After Christina

The next morning, Jill finds herself parked in front of her apartment with the same searing pain in her stomach. A light snow falls on the car as she sends a text message to Christina: “Can we talk about this?”

Christina always has her cell phone and responds instantly to those she cares about. After ten minutes, there’s no response. Jill takes a deep breath and enters her apartment.

That afternoon, as she cooks lunch, she checks her cell phone every few minutes. There are messages from Christina on this phone more than a year old. In one exchange, about a year ago, not long after the divorce became final, Christina said to her mother. “I fucking hate this.”

“What’s wrong?” Jill replied.

Christina was out shopping with friends, all of whom were thin blond cheerleaders—a stark contrast to the stocky, dark-haired Christina. “These girls are skinny and I’m so fattttttt.”

“You are not fat,” Jill said. “You are healthy and beautiful.”

“How do I get skinnyyyyyyy?”

“Your health is the most important thing,” Jill wrote. “We can exercise together if you want. I am happy to do that. I would like to get back into running. But you are beautiful as you are.”

A few hours later, Christina wrote, “We’re coming home now, Mom. Thank you for making me feel better. I am beautiful and so are you. I will always love youuuu.”

That message made her giddy with joy. She remembers thinking: I may have failed at marriage, but I’m a good parent. Now she wonders if she was wrong about that.

After cleaning the kitchen, Jill goes upstairs to the bathroom. She undresses and kicks her clothes into a pile and turns on the shower. A silver lining occurs to her: At least she won’t worry about Christina using up all the hot water anymore. That’s when she notices Christina’s soaps. Apple, apricot, cucumber-melon scented gel soap bottles cluster in the corner, in between the two shower curtains.

As the warm water runs over her, Jill unscrews the caps of the organic apple soap and empties the bottle down the drain. The flowery, fruity smell brought back memories of Christina in the passenger seat on the way to school, her hair still wet and fragrant. She fills the bottle with water and washes every last bit of soap out. She repeats the process until six empty bottles float at her feet.

When she finishes showering and dresses herself in new clothes, she throws the bottles in the garbage and then takes the garbage outside to the dumpster. This time, when she returns to the house, she still feels that low hum of anxiety, but it is one notch weaker. On cloudy Saturdays like this one, she usually shops for groceries for the week. Another silver lining occurs to her: only person she needed to please for dinner was herself, which meant she could have spicy curry or tacos or a marsala cream sauce with mushrooms—all things Christina refused to eat.

“Spicy curry tonight,” Jill announced to her empty living room. “And nobody will say it’s too spicy.”

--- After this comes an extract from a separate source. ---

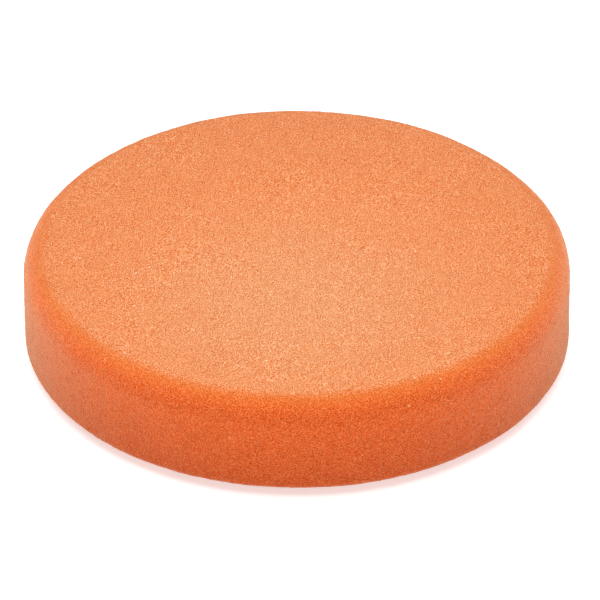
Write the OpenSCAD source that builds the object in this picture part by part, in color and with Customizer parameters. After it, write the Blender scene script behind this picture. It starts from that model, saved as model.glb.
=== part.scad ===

Her voice reverberates in the silence. The whole house sat motionless. If she dropped dead right now, how long would things remain so still?

“Cowshit,” she repeats.

The furniture seems oddly motionless. The whole house is still. If she dropped dead right now, how long would things remain so still?

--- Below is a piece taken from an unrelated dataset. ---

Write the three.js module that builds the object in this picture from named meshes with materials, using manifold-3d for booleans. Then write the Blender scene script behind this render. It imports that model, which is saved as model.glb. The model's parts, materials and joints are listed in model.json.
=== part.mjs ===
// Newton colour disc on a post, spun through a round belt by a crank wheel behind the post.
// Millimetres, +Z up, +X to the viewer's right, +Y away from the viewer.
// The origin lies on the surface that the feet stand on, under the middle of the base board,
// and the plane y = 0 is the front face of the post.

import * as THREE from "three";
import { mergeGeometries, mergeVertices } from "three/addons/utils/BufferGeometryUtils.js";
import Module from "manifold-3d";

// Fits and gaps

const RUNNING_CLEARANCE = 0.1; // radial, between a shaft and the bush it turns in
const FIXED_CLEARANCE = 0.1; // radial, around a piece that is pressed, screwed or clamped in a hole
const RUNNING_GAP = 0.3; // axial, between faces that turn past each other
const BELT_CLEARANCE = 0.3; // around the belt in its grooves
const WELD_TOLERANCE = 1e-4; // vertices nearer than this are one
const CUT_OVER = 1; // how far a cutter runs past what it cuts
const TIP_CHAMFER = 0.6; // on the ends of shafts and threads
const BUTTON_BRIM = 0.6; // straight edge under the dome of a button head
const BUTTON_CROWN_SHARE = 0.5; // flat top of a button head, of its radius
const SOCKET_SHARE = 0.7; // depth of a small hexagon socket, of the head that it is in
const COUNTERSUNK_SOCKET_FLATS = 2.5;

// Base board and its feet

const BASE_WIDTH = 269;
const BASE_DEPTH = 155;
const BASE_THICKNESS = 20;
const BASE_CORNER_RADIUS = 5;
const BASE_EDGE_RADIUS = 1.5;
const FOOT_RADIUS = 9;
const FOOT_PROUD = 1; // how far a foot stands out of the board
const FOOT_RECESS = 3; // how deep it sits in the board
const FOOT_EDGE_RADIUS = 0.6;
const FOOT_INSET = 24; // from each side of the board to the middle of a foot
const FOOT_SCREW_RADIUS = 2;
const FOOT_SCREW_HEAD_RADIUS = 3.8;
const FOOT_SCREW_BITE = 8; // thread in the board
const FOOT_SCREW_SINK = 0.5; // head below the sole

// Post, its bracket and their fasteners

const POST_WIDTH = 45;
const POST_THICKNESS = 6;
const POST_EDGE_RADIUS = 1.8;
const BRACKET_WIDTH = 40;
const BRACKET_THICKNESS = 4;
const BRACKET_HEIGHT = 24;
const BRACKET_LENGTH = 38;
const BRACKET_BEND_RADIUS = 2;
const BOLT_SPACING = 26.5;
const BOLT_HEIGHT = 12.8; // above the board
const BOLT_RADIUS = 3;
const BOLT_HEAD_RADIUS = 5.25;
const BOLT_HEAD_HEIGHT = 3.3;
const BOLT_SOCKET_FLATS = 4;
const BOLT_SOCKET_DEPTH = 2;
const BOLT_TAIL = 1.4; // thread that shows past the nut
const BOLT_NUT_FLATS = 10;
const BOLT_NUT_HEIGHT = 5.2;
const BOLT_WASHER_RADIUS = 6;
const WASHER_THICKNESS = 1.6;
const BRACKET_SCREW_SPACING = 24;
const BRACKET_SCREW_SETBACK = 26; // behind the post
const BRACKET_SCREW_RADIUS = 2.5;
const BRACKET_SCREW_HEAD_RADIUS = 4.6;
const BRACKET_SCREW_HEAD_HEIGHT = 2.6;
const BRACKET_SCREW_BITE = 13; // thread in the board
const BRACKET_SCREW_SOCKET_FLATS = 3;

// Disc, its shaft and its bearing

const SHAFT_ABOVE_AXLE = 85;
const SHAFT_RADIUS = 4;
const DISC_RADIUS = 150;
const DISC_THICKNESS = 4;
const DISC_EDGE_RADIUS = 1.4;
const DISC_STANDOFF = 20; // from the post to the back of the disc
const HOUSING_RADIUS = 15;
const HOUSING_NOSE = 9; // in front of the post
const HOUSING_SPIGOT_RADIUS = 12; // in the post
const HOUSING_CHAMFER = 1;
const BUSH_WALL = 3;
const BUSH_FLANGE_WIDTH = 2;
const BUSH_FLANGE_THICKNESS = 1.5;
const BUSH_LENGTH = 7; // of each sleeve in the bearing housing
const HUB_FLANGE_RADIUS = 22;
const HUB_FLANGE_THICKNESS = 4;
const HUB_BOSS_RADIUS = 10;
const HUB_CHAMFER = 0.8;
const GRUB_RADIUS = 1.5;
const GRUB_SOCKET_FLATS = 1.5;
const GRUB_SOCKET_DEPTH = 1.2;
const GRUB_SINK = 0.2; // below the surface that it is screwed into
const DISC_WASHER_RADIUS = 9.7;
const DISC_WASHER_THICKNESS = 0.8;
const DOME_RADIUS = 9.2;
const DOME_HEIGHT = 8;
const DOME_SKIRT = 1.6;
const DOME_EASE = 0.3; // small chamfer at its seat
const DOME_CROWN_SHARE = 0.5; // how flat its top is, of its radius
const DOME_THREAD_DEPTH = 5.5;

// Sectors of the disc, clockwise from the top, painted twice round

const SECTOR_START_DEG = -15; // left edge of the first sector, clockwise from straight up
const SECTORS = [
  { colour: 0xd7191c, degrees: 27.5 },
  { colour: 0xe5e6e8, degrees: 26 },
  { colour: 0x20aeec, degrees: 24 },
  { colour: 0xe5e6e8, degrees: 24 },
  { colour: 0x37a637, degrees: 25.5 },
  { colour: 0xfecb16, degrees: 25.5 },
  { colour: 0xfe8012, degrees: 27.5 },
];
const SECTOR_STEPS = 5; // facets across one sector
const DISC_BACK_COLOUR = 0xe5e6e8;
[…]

She runs upstairs and digs out her running shoes and then leaves the motionless apartment for a quick jog around the icy neighborhood. The cold air stings her lungs. How has it been since she ran? At least a week, though it was hard to remember. She wanted to run Monday, but Christina needed a ride home from a friend’s house, so she put it off, thinking Tuesday, I’ll run on Tuesday, but then she remembered that she had to run to the bank right after work on Tuesday so she could withdraw enough money to make a payment on one of Christina’s medical bills—a rash turned into an infection because Christina just wouldn’t stop scratching. Wednesday she had a headache. And Thursday Christina moved out.

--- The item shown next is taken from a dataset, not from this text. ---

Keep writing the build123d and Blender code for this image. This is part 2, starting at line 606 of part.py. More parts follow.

Being in motion feels good. She breathes and her lungs fill with cold air and the cold hurts in a pleasant way and the pain is acute and all-consuming. Her mind can’t focus on anything but her lungs, though one thought bubbles to the surface. Being in motion and moving are two very different things. She wonders why she thought that and what it means.

When she returns from her run, the apartment seems filled with hours. Jill strips out of her gym clothes and showers again. After her shower, she notices that Christina has called.

“I forgot my soaps,” she says in a voicemail. “Leave them on the front step. I’ll come get them. But don’t try to talk to me. I got nothing to say.”